BADGER LAWYER: Your Honor, he’s being a prick!
SKUNK JUDGE: [slamming gavel] Odor! Odor in the court!
Five-word horror story:
“I’m going that way too”
My kids are fighting and screaming loudly outside. I should probably do something.
*closes window*
Whenever the Starbucks guy asks for my name I laugh and whisper “I’m seeing someone”
I question Chrysler’s dedication to the safety of it’s customers with names like Dodge and Ram.
Wife: Can I have one of your french fries?
Me: No, I don’t have that many.
My dog: Can I have one?
Me: OMG yes. Here, take them all.
Me: I’m going to the grocery store…any suggestions?
9yo: [doesn’t look up from kindle]
7yo: I don’t care
Husband: Just get whatever[3 hrs later]
9yo: Aww, I like the other kind of rice.
7yo: Hey, why didn’t you get waffles?
Husband: *bewildered* You didn’t get granola bars?
I’m getting really irritated. This is the tenth ATM I’ve been to in the last week that’s had “insufficient funds”.
Kid: Daddy will you sing that song about the cars
Me: Sure buddy: “One of them dames was sexy as hell, I said “oh I like your size.” She said “my car’s broke down and you seem real nice, Would ya let me ride?”
Wife: I think he means wheels on the bus…
Close the door.
You’re letting the wifi out.
If your girl takes care of animals at the zoo treat her right cause she’s a keeper.
Relax, this is my emotional support knife.
Discuss
Me: please just one more wish
Genie: no, I said 3
Me: please
Genie: no
Me: [holding my new Leonardo, Michelangelo, and Donatello action figures] Genie please
(At Kentucky Derby)
ME: I’d like to enter my horse for the race.
EMPLOYEE: Sir, that’s a cheetah.
ME: *slyly passes him a burrito* Or is it?

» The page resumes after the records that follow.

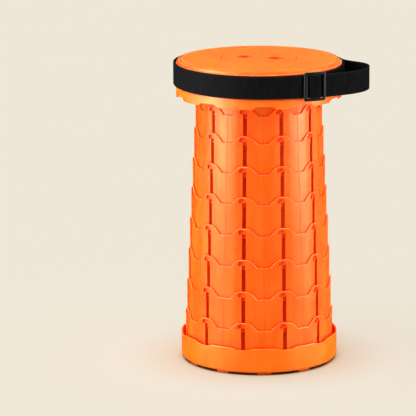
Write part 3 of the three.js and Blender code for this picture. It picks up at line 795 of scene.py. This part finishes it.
def ribbon(name, xy, z_mid, width, thick, closed, hug=None):
    """Flat webbing along a line of (x, y): a thin band on edge with woven, rounded rims. z_mid is its middle height at
    each point. UVs are metres along and across."""
    xy = np.asarray(xy, float)
    n = len(xy)
    if closed:
        d = np.roll(xy, -1, 0) - np.roll(xy, 1, 0)
    else:
        d = np.gradient(xy, axis=0)
    d /= np.linalg.norm(d, axis=1, keepdims=True)
    nor = np.stack([d[:, 1], -d[:, 0]], 1)
    step = np.linalg.norm(np.roll(xy, -1, 0) - xy, axis=1)
    along = np.concatenate([[0], np.cumsum(step)])
    t, w = thick / 2, width / 2
    section = []   # (out, up)
    for a in np.linspace(-80, 80, 5):
        section.append((t * math.sin(math.radians(a)), w - t * (1 - math.cos(math.radians(a)))))
    section += [(t, w - 1.1), (t * 0.93, w - 2.2), (t * 0.97, w / 2), (t * 0.97, 0.0), (t * 0.97, -w / 2), (t * 0.93, -w + 2.2), (t, -w + 1.1)]
    for a in np.linspace(80, -80, 5):
        section.append((t * math.sin(math.radians(a)), -w + t * (1 - math.cos(math.radians(a)))))
    section += [(-t, -w + 1.1), (-t * 0.93, -w + 2.2), (-t * 0.97, 0.0), (-t * 0.93, w - 2.2), (-t, w - 1.1)]
    m = len(section)
    verts, uv = [], []
    for i in range(n):
        for o, up in section:
            q = xy[i] + nor[i] * o
            verts.append((q[0], q[1], z_mid[i] + up))
            uv.append((along[i] * MM, up * MM))
    faces = []
    for i in range(n if closed else n - 1):
        j = (i + 1) % n
        for s in range(m):
            e = (s + 1) % m
            faces.append((i * m + s, i * m + e, j * m + e, j * m + s))
    if not closed:
        faces.append(list(range(m))[::-1])
        faces.append([(n - 1) * m + s for s in range(m)])
    v = np.array(verts)
    f0 = v[list(faces[0])]
    face_n = np.cross(f0[1] - f0[0], f0[2] - f0[0])
    want = np.array([*(nor[0] * section[0][0]), 1.0])
    if face_n @ want < 0:
        faces = [list(f)[::-1] for f in faces]
    return make(name, verts, faces, sharp=55, uv=uv), float(along[n] if closed else along[n - 1])


def smooth_line(points, step):
    """Curve through the points (centripetal Catmull-Rom), in even steps."""
    p = np.asarray(points, float)
    p = np.concatenate([[2 * p[0] - p[1]], p, [2 * p[-1] - p[-2]]])
    out = []
    for i in range(1, len(p) - 2):
        t = [0.0]
        for a, b in ((i - 1, i), (i, i + 1), (i + 1, i + 2)):
            t.append(t[-1] + math.sqrt(np.linalg.norm(p[b] - p[a])))
        for s in np.linspace(t[1], t[2], 24, endpoint=False):
            a1 = (t[1] - s) / (t[1] - t[0]) * p[i - 1] + (s - t[0]) / (t[1] - t[0]) * p[i]
            a2 = (t[2] - s) / (t[2] - t[1]) * p[i] + (s - t[1]) / (t[2] - t[1]) * p[i + 1]
            a3 = (t[3] - s) / (t[3] - t[2]) * p[i + 1] + (s - t[2]) / (t[3] - t[2]) * p[i + 2]
            b1 = (t[2] - s) / (t[2] - t[0]) * a1 + (s - t[0]) / (t[2] - t[0]) * a2
            b2 = (t[3] - s) / (t[3] - t[1]) * a2 + (s - t[1]) / (t[3] - t[1]) * a3
            out.append((t[2] - s) / (t[2] - t[1]) * b1 + (s - t[1]) / (t[2] - t[1]) * b2)
    out.append(p[-2])
    out = np.array(out)
    l = np.concatenate([[0], np.cumsum(np.linalg.norm(np.diff(out, axis=0), axis=1))])
    n = max(2, int(round(l[-1] / step)))
    s = np.linspace(0, l[-1], n + 1)
    return np.stack([np.interp(s, l, out[:, i]) for i in range(out.shape[1])], 1)


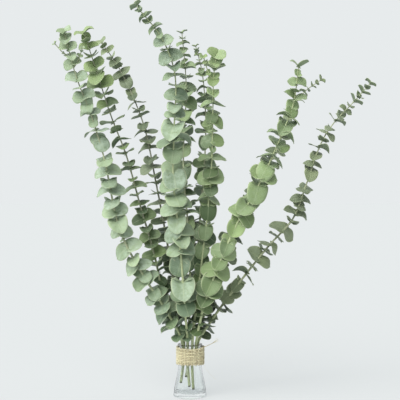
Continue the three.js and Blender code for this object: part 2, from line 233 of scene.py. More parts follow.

# One entry for each branch. From "slot" to "sprigs" the values are the CAD model's. "tones" go
# from the lowest leaves to the highest, and are 0 for dark green and 1 for light; "pallor" is how
# much bloom the leaves have; "bark" is how brown the stem is.
# The low tones of the rear branches are partly painted shade, for leaves that stand behind the
# others.
BRANCHES = [
    {
        "name": "branch_far_left",
        "slot_name": "eucalyptus_blue_green",
        "tones": [0.75, 0.7, 0.6, 0.5, 0.5, 0.6],
        "pallor": 0.6,
        "bark": 0.55,
        "slot": 216,
        "route": [
            [-25, -14, 95], [-50, -22, 135], [-75, -32, 185], [-92, -42, 265], [-105, -48, 310],
            [-120, -54, 350], [-132, -58, 396],
        ],
        "leaves_from": 63,
        "spans": [27, 28, 29, 30, 25, 18],
        "lifts": [0.1, -0.2, -0.3, -0.2, -0.1, 0.4],
        "facings": [0.4, 0.5, 0.5, 0.6, 0.5, 0.5],
        "breadth": 1.25,
        "sprigs": [
            {"start": 0.93, "tip": [-142, -60, 384], "spans": [7, 5]},
            {"start": 0.9, "tip": [-113, -55, 381], "spans": [9, 6]},
        ],
    },
    {
        "name": "branch_left",
        "slot_name": "eucalyptus_green",
        "tones": [0.6, 0.5, 0.2, 0.15, 0.55, 0.9],
        "pallor": 0.2,
        "bark": 0.75,
        "slot": 180,
        "foot": [-10.4, 1, 14],
        "route": [
            [-28, 6, 105], [-41, 8, 160], [-56, 8, 212], [-72, 4, 270], [-88, 0, 312],
            [-102, -6, 356], [-117, -12, 404],
        ],
        "leaves_from": 72,
        "spans": [26, 27, 25, 21, 31, 22],
        "lifts": [0.3, -0.1, -0.2, 0, -0.2, 0.4],
        "facings": [0.3, 0.4, 0.3, 0, 0.6, 0.6],
        "breadth": 1.15,
        "sprigs": [],
    },
    {
        "name": "branch_left_rear",
        "slot_name": "eucalyptus_grey_green",
        "tones": [0.2, 0.3, 0.35, 0.4, 0.45, 0.5],
        "pallor": 0.25,
        "bark": 0.9,
        "slot": 144,
        "route": [
            [-16, 24, 105], [-26, 34, 165], [-40, 44, 238], [-56, 52, 310], [-84, 61, 374],
            [-107, 64, 408],
        ],
        "leaves_from": 76,
        "spans": [24, 25, 27, 29, 26, 14],
        "lifts": [0.4, -0.1, -0.2, -0.2, -0.1, 0.3],
        "facings": [0.4, 0.4, 0.4, 0.5, 0.6, 0.4],
        "breadth": 1.2,
        "sprigs": [],
    },
    {
        "name": "branch_tall_front",
        "slot_name": "eucalyptus_blue_green",
        "tones": [0.45, 0.45, 0.45, 0.35, 0.3, 0.4],
        "pallor": 0.45,
        "bark": 0.15,
        "slot": 252,
        "foot": [-0.5, -5, 11],
        "route": [
            [-6, -24, 110], [-11, -42, 180], [-17, -56, 240], [-16, -65, 290], [-15, -76, 350],
            [-28, -83, 385], [-54, -90, 417],
        ],
        "leaves_from": 62,
        "spans": [26, 33, 36, 33, 25, 13],
        "lifts": [0.7, -0.4, -0.4, -0.3, -0.2, 0.3],
        "facings": [0.3, 0.7, 0.7, 0.6, 0.5, 0.1],
        "breadth": 1.3,
        "sprigs": [],
    },
    {
        "name": "branch_tall_rear",
        "slot_name": "eucalyptus_green",
        "tones": [0.1, 0.15, 0.2, 0.25, 0.3, 0.4],
        "pallor": 0.35,
        "bark": 0.6,
        "slot": 108,
        "foot": [-4.5, 4, 20],
        "route": [[0, 12, 105], [-2, 22, 180], [-8, 32, 262], [-5, 44, 352], [-10, 50, 416]],
        "leaves_from": 76,
        "spans": [26, 27, 29, 30, 27, 12],
        "lifts": [0.5, -0.2, -0.3, -0.3, -0.2, 0.3],
        "facings": [0.4, 0.4, 0.4, 0.5, 0.5, 0.4],
        "breadth": 1.25,
        "sprigs": [],
    },
    {
        "name": "branch_middle_rear",
        "slot_name": "eucalyptus_green",
        "tones": [0.1, 0.15, 0.25, 0.25, 0.35, 0.45],
        "pallor": 0.3,
        "bark": 0.6,
        "slot": 72,
        "route": [[5, 26, 105], [10, 42, 180], [18, 58, 300], [14, 68, 370], [6, 72, 404]],
        "leaves_from": 76,
        "spans": [25, 27, 27, 26, 21, 9],
        "lifts": [0.5, -0.2, -0.3, -0.3, -0.2, 0.3],
        "facings": [0.4, 0.4, 0.4, 0.4, 0.4, 0.2],
        "breadth": 1.25,
        "sprigs": [],
    },
    {
        "name": "branch_middle_front",
        "slot_name": "eucalyptus_green",
        "tones": [0.45, 0.4, 0.4, 0.45, 0.55, 0.8],
        "pallor": 0.25,
        "bark": 0.1,
        "slot": 288,
        "foot": [3.7, -4, 8],
        "route": [
            [8, -10, 108], [15, -18, 165], [20, -24, 210], [24, -29, 260], [25, -31, 305],
            [26, -34, 352], [29, -35, 377],
        ],
        "leaves_from": 62,
        "spans": [26, 29, 30, 29, 25, 19],
        "lifts": [0.6, -0.3, -0.5, -0.4, -0.2, 0.4],
        "facings": [0.4, 0.7, 0.8, 0.7, 0.5, 0.7],
        "breadth": 1.3,
        "sprigs": [{"start": 0.92, "tip": [15, -38, 373], "spans": [15, 10]}],
    },
    {
        "name": "branch_right_front",
        "slot_name": "eucalyptus_green",
        "tones": [0.4, 0.5, 0.55, 0.55, 0.6, 0.55],
        "pallor": 0.25,
        "bark": 0.1,
        "slot": 324,
        "route": [
            [17, -26, 108], [48, -45, 188], [74, -54, 236], [98, -62, 290], [109, -66, 320],
            [114, -70, 358],
        ],
        "leaves_from": 63,
        "spans": [27, 30, 31, 31, 29, 17],
        "lifts": [0.1, -0.3, -0.3, -0.3, -0.2, 0.4],
        "facings": [0.4, 0.5, 0.6, 0.6, 0.5, 0.4],
        "breadth": 1.25,
        "sprigs": [],
    },
    {
        "name": "branch_right_rear",
        "slot_name": "eucalyptus_grey_green",
        "tones": [0.2, 0.25, 0.3, 0.3, 0.4, 0.4],
        "pallor": 0.2,
        "bark": 0.6,
        "slot": 36,
        "route": [
            [17, 12, 92], [33, 22, 135], [52, 30, 186], [86, 38, 250], [103, 42, 282],
            [117, 45, 324], [134, 47, 346], [153, 48, 360],
        ],
        "leaves_from": 70,
        "spans": [25, 26, 26, 25, 20, 10],
        "lifts": [0.2, -0.2, -0.2, -0.2, -0.1, 0.3],
        "facings": [0.4, 0.4, 0.4, 0.4, 0.3, 0.2],
        "breadth": 1.15,
        "sprigs": [],
    },
    {
        "name": "branch_far_right",
        "slot_name": "eucalyptus_grey_green",
        "tones": [0.75, 0.75, 0.6, 0.5, 0.45, 0.35],
        "pallor": 0.2,
        "bark": 0.5,
        "slot": 0,
        "route": [
            [24, 0, 84], [62, 8, 134], [90, 12, 168], [117, 16, 198], [133, 20, 238],
            [150, 24, 284], [163, 26, 305], [193, 30, 337], [208, 32, 354],
        ],
        "leaves_from": 64,
        "spans": [28, 30, 30, 28, 24, 14],
        "lifts": [0.1, -0.2, -0.1, -0.1, 0, 0.4],
        "facings": [0.3, 0.4, 0.4, 0.3, 0.2, 0.2],
        "breadth": 1.1,
        "sprigs": [],
    },
]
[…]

My main goal in life is to become a cooking show judge
Mostly because I like to criticize people while I eat
Leaving wrapping paper and a bow on my living room floor for my Roomba’s birthday
I have 15,000 pencils, but I don’t remember buying any. Also, I don’t have a pencil sharpener, so none of them work.
When you were young, Adele? You’re 28.
Shut the hell up.
If I was a waitress, I would plant fake engagement rings in every girls champagne glass, just to watch the boyfriends panic.
Me: [sat in car]
Cop: u forget something? [Points at baby still on roof in his carrier]
Me: OMG yes [gets out & puts on his flying goggles]
[Back To the Future, 2018]
Marty’s dad: She texted me back! What do I say??
Marty: I got it. Lemme see…*sends SpongeBob gif and immediatly starts disappearing*
boss: u should’ve been here at 9
me: why what happened at 9
Facebook: your old HS friend just sent you a friend request
me: cool!
Facebook: she’s racist now
me: uhh
Facebook: everyone on here is
If they’re going to advertise “Shots available now!” they really should specify if it’s needle or drinky.
[unaware grindr isn’t an app for skateboarders] I’d love to meet at the park
If people who made meth called themselves methematicians it would probably be a more respected occupation.